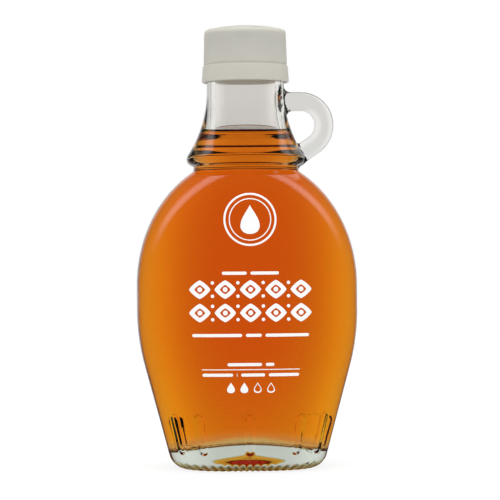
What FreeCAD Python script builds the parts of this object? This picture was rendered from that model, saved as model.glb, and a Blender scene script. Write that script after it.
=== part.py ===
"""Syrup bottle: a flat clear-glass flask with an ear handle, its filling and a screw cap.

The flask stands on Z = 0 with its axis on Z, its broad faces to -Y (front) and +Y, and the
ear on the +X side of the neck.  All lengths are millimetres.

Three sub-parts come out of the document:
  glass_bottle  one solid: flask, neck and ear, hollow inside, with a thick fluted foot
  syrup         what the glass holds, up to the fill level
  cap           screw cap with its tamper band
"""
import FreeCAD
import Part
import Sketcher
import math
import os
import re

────

= TASK PROMPT =
Give back the whole listing, word for word.

= WRITTEN SOLUTION =
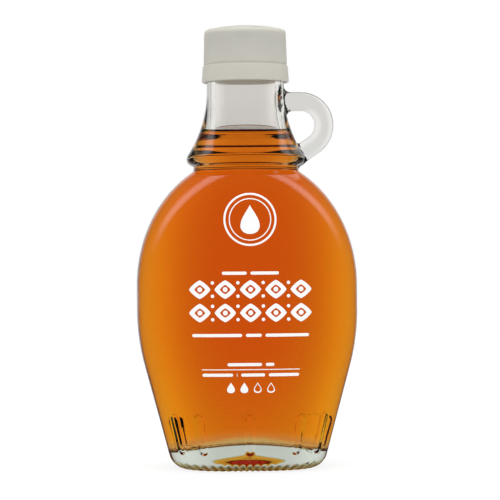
What FreeCAD Python script builds the parts of this object? This picture was rendered from that model, saved as model.glb, and a Blender scene script. Write that script after it.
=== part.py ===
"""Syrup bottle: a flat clear-glass flask with an ear handle, its filling and a screw cap.

The flask stands on Z = 0 with its axis on Z, its broad faces to -Y (front) and +Y, and the
ear on the +X side of the neck.  All lengths are millimetres.

Three sub-parts come out of the document:
  glass_bottle  one solid: flask, neck and ear, hollow inside, with a thick fluted foot
  syrup         what the glass holds, up to the fill level
  cap           screw cap with its tamper band
"""
import FreeCAD
import Part
import Sketcher
import math
import os
import re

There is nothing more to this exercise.